INSTRUCTIONS TO FOLLOW: Find the lines that include the string "code" and report how many there are. Give no other text.

CAD and scene scripts:
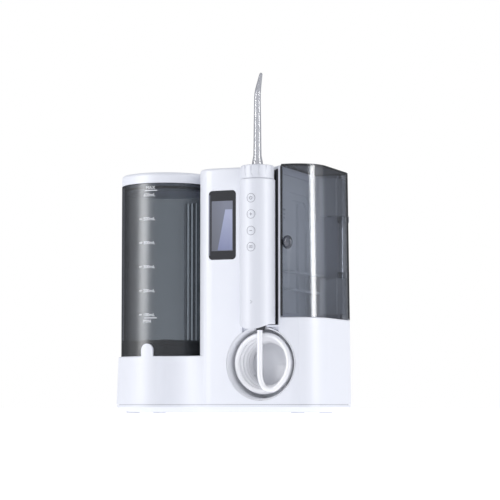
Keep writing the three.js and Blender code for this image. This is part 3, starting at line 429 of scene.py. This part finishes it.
hose = mesh_from(
    "hose",
    *ring_mesh(HOSE_PATH, [HOSE_D / 2 * 0.98] * len(HOSE_PATH), 16),
    "root",
    HOSE,
    sharp=60,
)
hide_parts("hose_coil", "hose_drop")

# ------------------------------------------------------------------ shells

refined("housing", WHITE, bevel=0.5)
refined("bottom_plate", WHITE, bevel=0.5)
refined("rear_cover", WHITE, bevel=0.3)
refined("hose_bay_cup", CUP, bevel=0, flat=False)
refined("tank_socket", WHITE, bevel=0.2)
refined("tank_lid", WHITE, bevel=0.15)
refined("handset_body", WHITE_HANDLE, bevel=0.25)
refined("collar", WHITE_HANDLE, bevel=0.15)
for button in ("power", "plus", "minus", "mode"):
    refined("button_" + button, WHITE_HANDLE, bevel=0.25)
refined("store_liner", LINER, bevel=0.35)
refined("tip_rack_upper", LINER, bevel=0.25)
refined("tip_rack_lower", LINER, bevel=0.25)
refined("hinge_block_upper", LINER, bevel=0.4)
refined("hinge_block_lower", LINER, bevel=0.4)
refined("display_window", BLACK, bevel=0.3)
# The dark rubber pad in the handset's groove also gives the painted shade in the narrow gap beside the
# handset.
refined("cradle_pad", RUBBER, bevel=0.2)
refined("store_door", SMOKE_DOOR, bevel=0.3)
refined("tank_body", SMOKE, bevel=0.2)
for foot in ("front_left", "rear_left", "front_right", "rear_right"):
    refined("foot_" + foot, RUBBER_LIGHT, bevel=0.2)

# ------------------------------------------------------------------ parting line of the base


def section(node, z):
    """Outline of a CAD node at height z: its longest loop, in order."""
    work = bmesh.new()
    work.from_mesh(frame["nodes"][node].data)
    bmesh.ops.remove_doubles(work, verts=work.verts, dist=JOIN_GAP)
    everything = [*work.verts, *work.edges, *work.faces]
    sliced = bmesh.ops.bisect_plane(
        work, geom=everything, plane_co=(0, 0, z), plane_no=(0, 0, 1), clear_inner=True, clear_outer=True
    )
    edges = {e for e in sliced["geom_cut"] if isinstance(e, bmesh.types.BMEdge)}
    loops = []
    while edges:
        first = edges.pop()
        loop, end = [first.verts[0], first.verts[1]], first.verts[1]
        while True:
            step = next((e for e in end.link_edges if e in edges), None)
            if step is None:
                break
            edges.discard(step)
            end = step.other_vert(end)
            loop.append(end)
        loops.append([v.co.copy() for v in loop[:-1]])
    work.free()
    return max(loops, key=lambda loop: sum((b - a).length for a, b in zip(loop, loop[1:])))


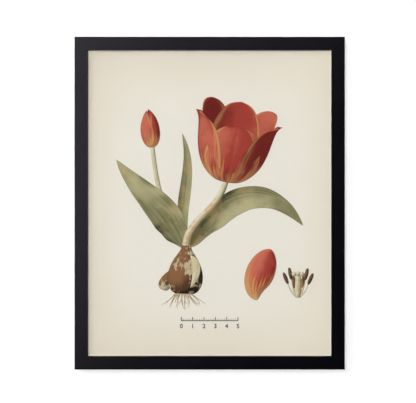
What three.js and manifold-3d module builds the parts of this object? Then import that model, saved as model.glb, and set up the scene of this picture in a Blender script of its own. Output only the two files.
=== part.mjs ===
// A framed print, portrait, to hang flat on a wall by a toothed hanger.
//
// Four mitred lengths of painted wood moulding, joined at the back by V-nails, hold a stack in their
// rabbet: clear glazing, the print on paper, a filler board and a hardboard back. Eight turn
// buttons, each on its own screw, keep the stack in and swing aside to let it out. A toothed strip
// on the top moulding hangs on one wall nail, and two rubber bumpers keep the lower edge off the wall.
//
// Millimetres. +Z is up, the front faces -Y, and the wall is the plane y = 0. The origin is on that
// plane, at the root of the hanger's middle notch, where the wall nail carries the frame.
import * as THREE from "three";
import { mergeVertices } from "three/addons/utils/BufferGeometryUtils.js";
import Module from "manifold-3d";

const wasm = await Module();
wasm.setup();

// The stack, front to back.
const SHEET_WIDTH = 400;
const SHEET_HEIGHT = 500;
const GLAZING_THICKNESS = 2;
const PAPER_THICKNESS = 0.4;
const FILLER_THICKNESS = 5;
const HARDBOARD_THICKNESS = 3;

// The moulding's section: a face, a lip in front of the stack, and a rabbet behind the lip.
const FACE_WIDTH = 21.5;
const LIP_WIDTH = 5.5;
const LIP_DEPTH = 6;
const RABBET_PLAY = 0.5; // each side, between the stack and the rabbet's walls
const RABBET_SEAT = 0.1; // left under the stack, where it stands on the lower moulding
const BACK_RECESS = 0.1; // the hardboard lies this far below the moulding's back
const OUTER_ARRIS = 1.5;
const SIGHT_ARRIS = 0.8;
const BACK_CHAMFER = 0.5;
const ARC_STEPS = 5;
const MITRE_TRIM = 0.05; // taken off each mitred end

// How it hangs.
const STAND_OFF = 3; // moulding's back to the wall
const FRAME_TOP = 11; // the top edge over the hanger's notch

// V-nails, two at each mitre. Each is a thin angle whose apex lies on the mitre.
const V_NAIL_LEG = 7;
const V_NAIL_THICKNESS = 0.6;
const V_NAIL_DEPTH = 7;
const V_NAIL_APEXES = { outer: 4.5, inner: 11.5 }; // apex to the frame's outer edges
const V_NAIL_PLAY = 0.2;

// Turn buttons and their screws.
const BUTTON_REACH = 18; // pivot to the centre of the tip's round
const BUTTON_PIVOT_RADIUS = 6;
const BUTTON_TIP_RADIUS = 4;
const BUTTON_HOLE_RADIUS = 1.9;
const BUTTON_THICKNESS = 1;
const BUTTON_SPACING = { short: 220, long: 280 }; // between the two on a short or a long moulding
const SCREW_SHANK_RADIUS = 1.5;
const SCREW_HEAD_RADIUS = 3.3;
const SCREW_HEAD_HEIGHT = 1.6;
const SCREW_HEAD_RIM = 0.5; // straight, under the dome
const SCREW_DEPTH = 8; // shank below the moulding's back
const SCREW_POINT = 2.5;
const RECESS_LENGTH = 3.6;
const RECESS_WIDTH = 0.8;
const RECESS_DEPTH = 0.9;

// The toothed hanger: a strip bent to stand off the wood between its nailed ends.
const HANGER_LENGTH = 46;
const HANGER_HEIGHT = 9;
const HANGER_THICKNESS = 0.8;
const HANGER_FOOT = 8; // each flat, nailed end
const HANGER_RAMP = 2.5;
const HANGER_WALL_GAP = 0.2;
const TOOTH_PITCH = 2.4;
const TOOTH_DEPTH = 1.6;
const TOOTH_FLAT = 0.2; // between two notches, at the strip's lower edge
const NOTCHES_EACH_SIDE = 5; // of the middle one
const PIN_SHANK_RADIUS = 0.8;
const PIN_HEAD_RADIUS = 2.2;
const PIN_HEAD_HEIGHT = 0.8;
const PIN_HEAD_RIM = 0.2;
const PIN_POINT = 2;
const PIN_DEPTH = 8;

// Play and fineness, for every fixing.
const HOLE_PLAY = 0.2; // round a shank, in wood and in the hanger
const HEAD_PLAY = 0.1; // under a head, and between a turn button and the wood
const OVERSHOOT = 1; // how far a cutting tool runs out of the face that it cuts
const ROUND_SIDES = { shank: 16, head: 24, bumper: 32 };

// Bumpers.
const BUMPER_RADIUS = 5;
const BUMPER_SHOULDER = 1.2;
const BUMPER_SPACING = 380;

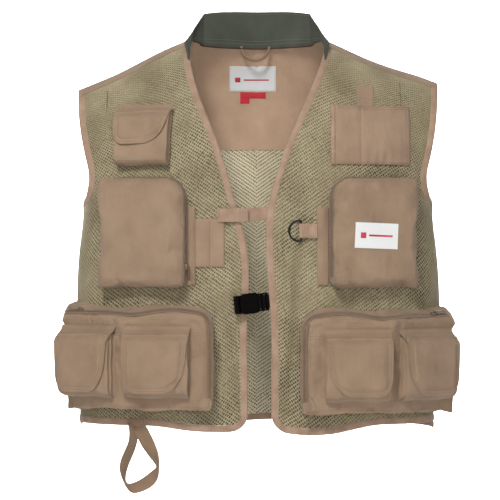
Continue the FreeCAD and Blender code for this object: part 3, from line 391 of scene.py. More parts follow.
def stitches(name, runs, material, body=VEST, pitch=3.4, long=2.5, thick=0.45):
    """Rows of thread along paths given as (points, outward normals), in millimetres."""
    verts, faces = [], []
    for points, normals in runs:
        points, normals = np.asarray(points, float), np.asarray(normals, float)
        run = lengths(points)
        if run[-1] < pitch:
            continue
        spots = np.arange(pitch / 2, run[-1], pitch)
        ends = [taken(points, run, np.clip(spots + d, 0, run[-1])) for d in (-long / 2, 0, long / 2)]
        up = unit(taken(normals, run, spots))
        side = unit(np.cross(ends[2] - ends[0], up))
        for a, m, b, n, s in zip(*ends, up, side):
            k = len(verts)
            sunk = n * thick * 0.5
            verts += [a - sunk, m + s * thick, m + n * thick * 0.9, m - s * thick, b - sunk]
            faces += [(k, k + 1, k + 2), (k, k + 2, k + 3), (k + 4, k + 2, k + 1), (k + 4, k + 3, k + 2)]
    if not verts:
        return None
    return new_mesh(name, verts, faces, body=body, material=material)


def ray_tree(obj):
    mesh = obj.data
    return BVHTree.FromPolygons([v.co / MM for v in mesh.vertices], [p.vertices[:] for p in mesh.polygons])


def inwards(matrix):
    """Direction of a frame's own Y axis, which runs towards the vest."""
    return (matrix.to_3x3() @ Vector((0, 1, 0))).normalized()


def dropped(obj, places, matrix, depth=-60.0, lift=0.1):
    """Local front-view places dropped along the local Y axis onto a piece."""
    tree, towards = ray_tree(obj), inwards(matrix)
    points, normals = [], []
    for x, z in places:
        hit, normal, _, _ = tree.ray_cast(matrix @ Vector((x, depth, z)), towards)
        if hit is None:
            continue
        normal = normal if normal.dot(towards) < 0 else -normal
        points.append(hit + normal * lift)
        normals.append(normal)
    return points, normals


def rounded(places, radius, closed=False, steps=6):
    """A polyline with its corners rounded, as dense places."""
    places = [np.asarray(p, float) for p in places]
    out = []
    n = len(places)
    for k, p in enumerate(places):
        if not closed and k in (0, n - 1):
            out.append(p)
            continue
        a, b = places[k - 1], places[(k + 1) % n]
        r = min(radius, np.linalg.norm(a - p) * 0.48, np.linalg.norm(b - p) * 0.48)
        first, last = p + unit(a - p) * r, p + unit(b - p) * r
        for t in np.linspace(0, 1, steps):
            out.append(first * (1 - t) ** 2 + 2 * p * t * (1 - t) + last * t * t)
    if closed:
        out.append(out[0])
    dense = []
    for a, b in zip(out, out[1:]):
        count = max(1, int(np.linalg.norm(b - a) / 2.5))
        dense += [a + (b - a) * k / count for k in range(count)]
    return dense + [out[-1]]


# --- Materials --------------------------------------------------------------------------------


def linear(colour):
    """A colour socket's value from display red, green and blue of 0 to 255."""
    return tuple(((c / 255 + 0.055) / 1.055) ** 2.4 if c > 10 else c / 255 / 12.92 for c in colour) + (1,)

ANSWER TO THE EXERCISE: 2